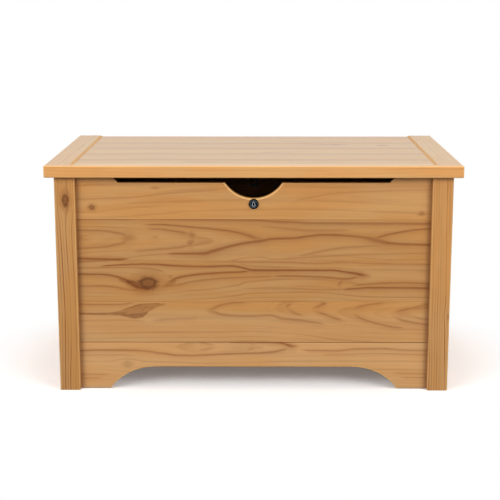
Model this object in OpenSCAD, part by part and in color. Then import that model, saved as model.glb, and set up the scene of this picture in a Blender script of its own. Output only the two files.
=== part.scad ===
// Toy chest in solid pine: four grooved corner posts, walls of tongue-and-groove boards,
// arched aprons, a panelled lid on torsion hinges, and a small cam lock under the hand hole.
// The origin is on the floor, in the middle of the chest. X runs to the right, Y to the back, Z up.

/* [Body] */
// Width over the outsides of the corner posts
body_w = 863; // [700:1:1100]
// Depth over the outsides of the corner posts
body_d = 530; // [440:10:640]
// Height of the corner posts
body_h = 480; // [440:5:540]
// Side of a square corner post
post_w = 45; // [42:1:56]
// Radius on the upright edges of a post
post_edge = 3; // [1:0.5:5]

/* [Walls] */
// Thickness of the wall boards
board_t = 16; // [14:1:20]
// How far the boards stand back from the faces of the posts
recess = 12; // [6:1:14]
// Height of the apron's top edge above the floor
apron_top = 108; // [98:1:120]
// Gap between the arched aprons and the floor
apron_lift = 2; // [1:0.5:6]
// Gap between the plain back apron and the floor
back_lift = 50; // [40:1:54]
// Gap between the top boards and the tops of the posts
rim_drop = 1; // [0.5:0.5:3]
// Small chamfer along the edges of every board
board_edge = 0.6; // [0.2:0.1:1.2]

/* [Apron arch] */
// Height of the arch above the floor
arch_h = 50; // [40:1:54]
// Radius of the curve at each end of the arch
arch_r = 125; // [90:1:140]
// Length of the apron's foot between a post and the arch
arch_foot = 67; // [50:1:80]

/* [Finger gap and hand hole] */
// Length of the top board beside the finger gap, measured from a post
gap_side = 92; // [60:2:160]
// Depth of the finger gap below the lid
gap_h = 15; // [13:0.5:20]
// Radius of the hand hole
grip_r = 73.5; // [66:0.5:90]
// Depth of the hand hole below the finger gap
grip_h = 34.5; // [28:0.5:35]

/* [Lid] */
// How far the lid stands out past the posts at the front and the sides
lid_over = 18.5; // [12:0.5:30]
// Thickness of the lid's front rail and end battens
lid_t = 26; // [22:1:30]
// How far the lid's boards lie below the rail and the battens
lid_inset = 2.5; // [2:0.5:6]
// Depth of the lid's front rail
rail_w = 18; // [16:1:30]
// Depth of the lid's back rail, which the hinges are screwed to
lid_back_w = 34; // [28:1:50]
// Width of an end batten
batten_w = 60; // [50:1:80]
// Radius on the lid's outer corners and edges
lid_edge = 3; // [1:0.5:5]

/* [Joinery] */
// Depth of the grooves in the posts and the battens
groove_d = 10; // [8:1:12]
// Thickness of a tongue
tongue_t = 5; // [4:0.5:6]
// Length of a tongue
tongue_l = 6; // [4:0.5:8]
// Clearance between a tongue and its groove, on each side
joint_gap = 0.2; // [0.1:0.05:0.4]
// Radius of a dowel
dowel_r = 4; // [3:0.5:4]
// Length of a dowel
dowel_l = 36; // [24:1:40]

/* [Floor] */
// Thickness of the floor panel
floor_t = 9; // [6:1:12]
// Height of the floor panel's underside above the floor
floor_z = 76; // [74:1:80]
// Side of the square cleats under the floor panel
cleat_w = 20; // [16:1:24]
// Clearance round the floor panel
floor_gap = 0.5; // [0.3:0.1:1]

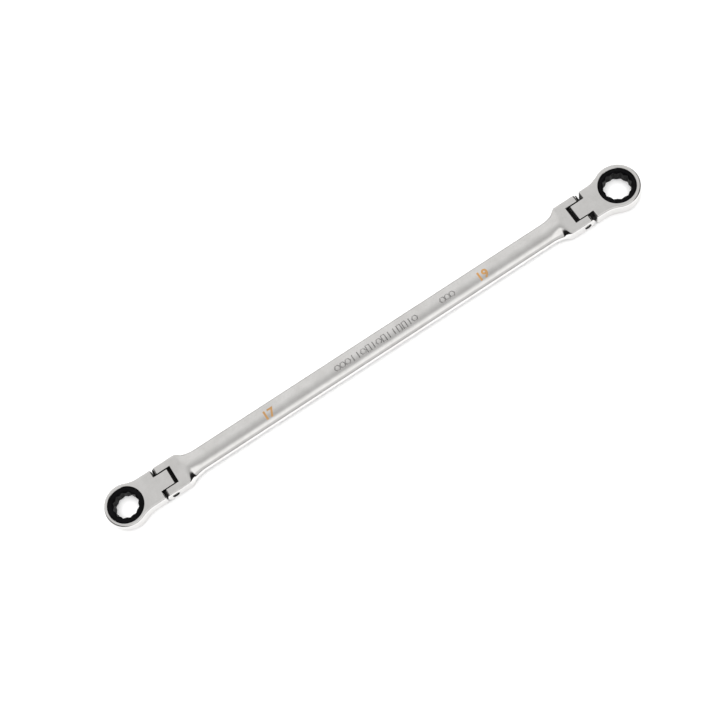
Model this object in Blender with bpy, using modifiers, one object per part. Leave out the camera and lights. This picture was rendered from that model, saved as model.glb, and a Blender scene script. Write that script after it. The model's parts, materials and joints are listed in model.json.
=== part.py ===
"""Double-ended ratcheting box wrench with a flex joint behind each head.

The wrench lies along X with its 17 mm head at -X and its 19 mm head at +X. Each
end is modelled in its own frame: the origin is the middle of the nut opening,
local +X points along the neck towards the handle, and Z is the opening's axis.
"""

import math
from typing import NamedTuple

import bmesh
import bpy

MM = 0.001


class End(NamedTuple):
    """The driving sizes that differ between the two ends."""

    name: str
    across_flats: float
    head_radius: float
    head_thickness: float
    bore_radius: float
    neck_blend: float
    shoulder: float
    nose_radius: float
    opening_turn: float
    facing: float


SMALL = End(
    name="small",
    across_flats=17.0 * MM,
    head_radius=16.1 * MM,
    head_thickness=10.8 * MM,
    bore_radius=13.4 * MM,
    neck_blend=22.0 * MM,
    shoulder=27.2 * MM,
    nose_radius=6.3 * MM,
    opening_turn=19.5,
    facing=0.0,
)
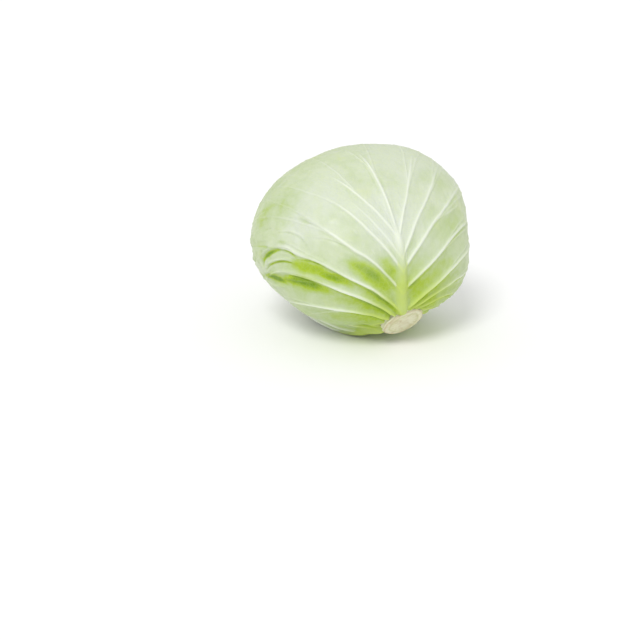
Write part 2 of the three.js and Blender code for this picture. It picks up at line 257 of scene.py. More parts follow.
STEM = aim(STEM_TURN, -STEM_DROP)
STEM_UP = unit(np.array([0, 0, 1]) - STEM * STEM[2])
STEM_SIDE = np.cross(STEM, STEM_UP)


def round_stem(angle, azimuth):
    """Directions at an angle from the stem's axis and an azimuth round it, in radians."""
    angle = np.asarray(angle, float)[..., None]
    azimuth = np.asarray(azimuth, float)[..., None]
    across = STEM_UP * np.cos(azimuth) + STEM_SIDE * np.sin(azimuth)
    return STEM * np.cos(angle) + across * np.sin(angle)


def degrees_from_stem(dirs):
    return np.arccos(np.clip(dirs @ STEM, -1, 1)) / DEG


def round_radius(dirs):
    radius = 1 / np.sqrt(((dirs / HALF_SIZES) ** 2).sum(-1))
    for turn, rise, height, spread in BUMPS:
        radius += height * np.exp((dirs @ aim(turn, rise) - 1) / (spread * DEG) ** 2)
    return radius - BASIN_DEPTH * bell(degrees_from_stem(dirs), BASIN_SPREAD)


CENTRE_HEIGHT = float(round_radius(np.array([0, 0, -1]))) - PRESSED_FLAT


def head_radius(dirs):
    """The head's outer radius, flat spot included."""
    radius = round_radius(dirs)
    floor = CENTRE_HEIGHT / np.maximum(-dirs[..., 2], LOWER_SIDE)
    share = np.clip(0.5 + (radius - floor) / (2 * FLAT_BLEND), 0, 1)
    flattened = mix(radius, floor, share) - FLAT_BLEND * share * (1 - share)
    return np.where(dirs[..., 2] > -LOWER_SIDE, radius, flattened)


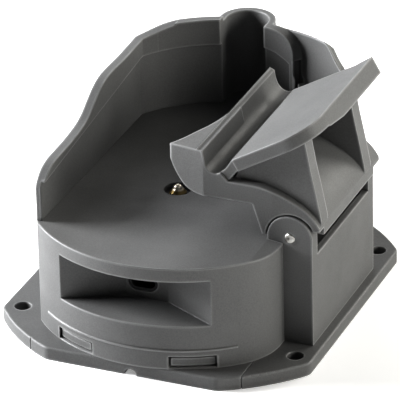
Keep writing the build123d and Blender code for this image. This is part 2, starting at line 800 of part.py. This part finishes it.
..........
:: GIVEN EXERCISE ::
Output the listing above word for word.

:: SOLUTION ::
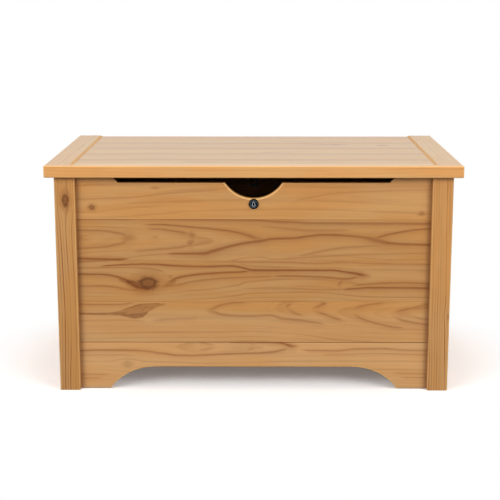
Model this object in OpenSCAD, part by part and in color. Then import that model, saved as model.glb, and set up the scene of this picture in a Blender script of its own. Output only the two files.
=== part.scad ===
// Toy chest in solid pine: four grooved corner posts, walls of tongue-and-groove boards,
// arched aprons, a panelled lid on torsion hinges, and a small cam lock under the hand hole.
// The origin is on the floor, in the middle of the chest. X runs to the right, Y to the back, Z up.

/* [Body] */
// Width over the outsides of the corner posts
body_w = 863; // [700:1:1100]
// Depth over the outsides of the corner posts
body_d = 530; // [440:10:640]
// Height of the corner posts
body_h = 480; // [440:5:540]
// Side of a square corner post
post_w = 45; // [42:1:56]
// Radius on the upright edges of a post
post_edge = 3; // [1:0.5:5]

/* [Walls] */
// Thickness of the wall boards
board_t = 16; // [14:1:20]
// How far the boards stand back from the faces of the posts
recess = 12; // [6:1:14]
// Height of the apron's top edge above the floor
apron_top = 108; // [98:1:120]
// Gap between the arched aprons and the floor
apron_lift = 2; // [1:0.5:6]
// Gap between the plain back apron and the floor
back_lift = 50; // [40:1:54]
// Gap between the top boards and the tops of the posts
rim_drop = 1; // [0.5:0.5:3]
// Small chamfer along the edges of every board
board_edge = 0.6; // [0.2:0.1:1.2]

/* [Apron arch] */
// Height of the arch above the floor
arch_h = 50; // [40:1:54]
// Radius of the curve at each end of the arch
arch_r = 125; // [90:1:140]
// Length of the apron's foot between a post and the arch
arch_foot = 67; // [50:1:80]

/* [Finger gap and hand hole] */
// Length of the top board beside the finger gap, measured from a post
gap_side = 92; // [60:2:160]
// Depth of the finger gap below the lid
gap_h = 15; // [13:0.5:20]
// Radius of the hand hole
grip_r = 73.5; // [66:0.5:90]
// Depth of the hand hole below the finger gap
grip_h = 34.5; // [28:0.5:35]

/* [Lid] */
// How far the lid stands out past the posts at the front and the sides
lid_over = 18.5; // [12:0.5:30]
// Thickness of the lid's front rail and end battens
lid_t = 26; // [22:1:30]
// How far the lid's boards lie below the rail and the battens
lid_inset = 2.5; // [2:0.5:6]
// Depth of the lid's front rail
rail_w = 18; // [16:1:30]
// Depth of the lid's back rail, which the hinges are screwed to
lid_back_w = 34; // [28:1:50]
// Width of an end batten
batten_w = 60; // [50:1:80]
// Radius on the lid's outer corners and edges
lid_edge = 3; // [1:0.5:5]

/* [Joinery] */
// Depth of the grooves in the posts and the battens
groove_d = 10; // [8:1:12]
// Thickness of a tongue
tongue_t = 5; // [4:0.5:6]
// Length of a tongue
tongue_l = 6; // [4:0.5:8]
// Clearance between a tongue and its groove, on each side
joint_gap = 0.2; // [0.1:0.05:0.4]
// Radius of a dowel
dowel_r = 4; // [3:0.5:4]
// Length of a dowel
dowel_l = 36; // [24:1:40]

/* [Floor] */
// Thickness of the floor panel
floor_t = 9; // [6:1:12]
// Height of the floor panel's underside above the floor
floor_z = 76; // [74:1:80]
// Side of the square cleats under the floor panel
cleat_w = 20; // [16:1:24]
// Clearance round the floor panel
floor_gap = 0.5; // [0.3:0.1:1]

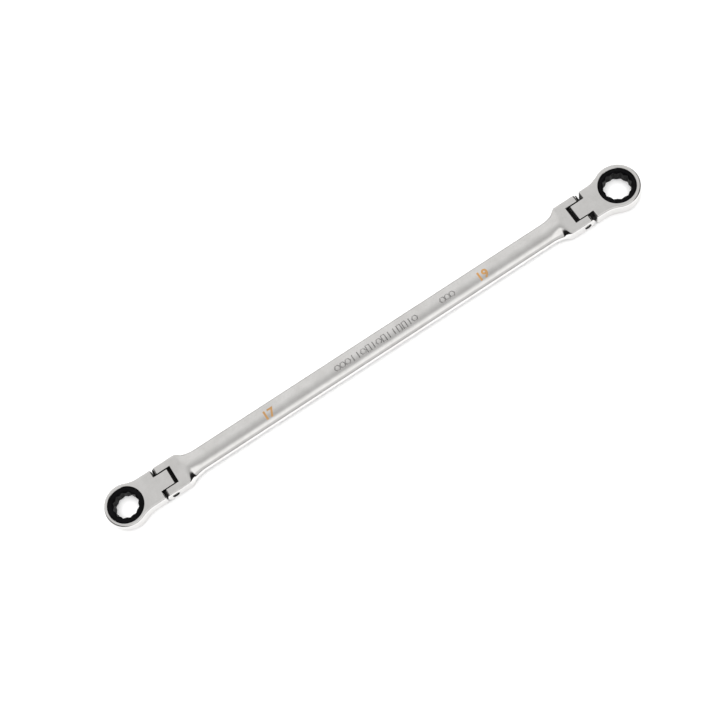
Model this object in Blender with bpy, using modifiers, one object per part. Leave out the camera and lights. This picture was rendered from that model, saved as model.glb, and a Blender scene script. Write that script after it. The model's parts, materials and joints are listed in model.json.
=== part.py ===
"""Double-ended ratcheting box wrench with a flex joint behind each head.

The wrench lies along X with its 17 mm head at -X and its 19 mm head at +X. Each
end is modelled in its own frame: the origin is the middle of the nut opening,
local +X points along the neck towards the handle, and Z is the opening's axis.
"""

import math
from typing import NamedTuple

import bmesh
import bpy

MM = 0.001


class End(NamedTuple):
    """The driving sizes that differ between the two ends."""

    name: str
    across_flats: float
    head_radius: float
    head_thickness: float
    bore_radius: float
    neck_blend: float
    shoulder: float
    nose_radius: float
    opening_turn: float
    facing: float


SMALL = End(
    name="small",
    across_flats=17.0 * MM,
    head_radius=16.1 * MM,
    head_thickness=10.8 * MM,
    bore_radius=13.4 * MM,
    neck_blend=22.0 * MM,
    shoulder=27.2 * MM,
    nose_radius=6.3 * MM,
    opening_turn=19.5,
    facing=0.0,
)
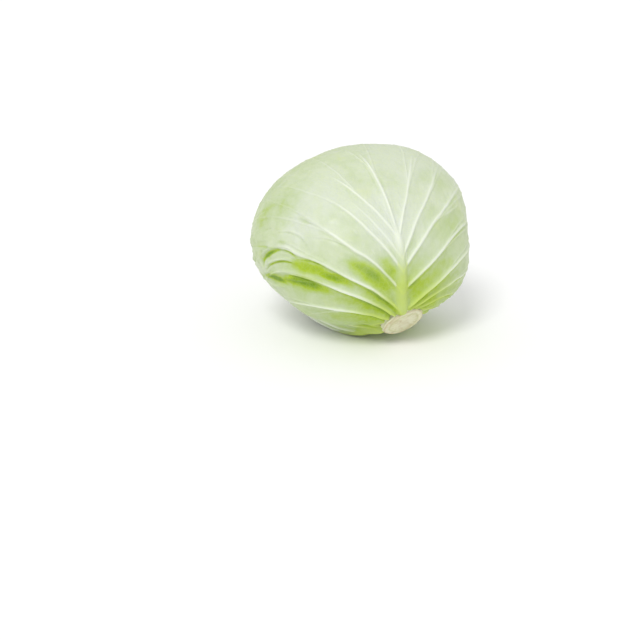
Write part 2 of the three.js and Blender code for this picture. It picks up at line 257 of scene.py. More parts follow.
STEM = aim(STEM_TURN, -STEM_DROP)
STEM_UP = unit(np.array([0, 0, 1]) - STEM * STEM[2])
STEM_SIDE = np.cross(STEM, STEM_UP)


def round_stem(angle, azimuth):
    """Directions at an angle from the stem's axis and an azimuth round it, in radians."""
    angle = np.asarray(angle, float)[..., None]
    azimuth = np.asarray(azimuth, float)[..., None]
    across = STEM_UP * np.cos(azimuth) + STEM_SIDE * np.sin(azimuth)
    return STEM * np.cos(angle) + across * np.sin(angle)


def degrees_from_stem(dirs):
    return np.arccos(np.clip(dirs @ STEM, -1, 1)) / DEG


def round_radius(dirs):
    radius = 1 / np.sqrt(((dirs / HALF_SIZES) ** 2).sum(-1))
    for turn, rise, height, spread in BUMPS:
        radius += height * np.exp((dirs @ aim(turn, rise) - 1) / (spread * DEG) ** 2)
    return radius - BASIN_DEPTH * bell(degrees_from_stem(dirs), BASIN_SPREAD)


CENTRE_HEIGHT = float(round_radius(np.array([0, 0, -1]))) - PRESSED_FLAT


def head_radius(dirs):
    """The head's outer radius, flat spot included."""
    radius = round_radius(dirs)
    floor = CENTRE_HEIGHT / np.maximum(-dirs[..., 2], LOWER_SIDE)
    share = np.clip(0.5 + (radius - floor) / (2 * FLAT_BLEND), 0, 1)
    flattened = mix(radius, floor, share) - FLAT_BLEND * share * (1 - share)
    return np.where(dirs[..., 2] > -LOWER_SIDE, radius, flattened)


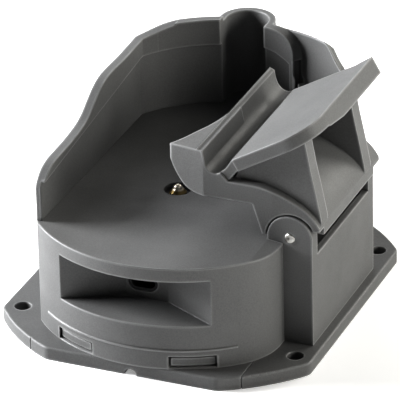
Keep writing the build123d and Blender code for this image. This is part 2, starting at line 800 of part.py. This part finishes it.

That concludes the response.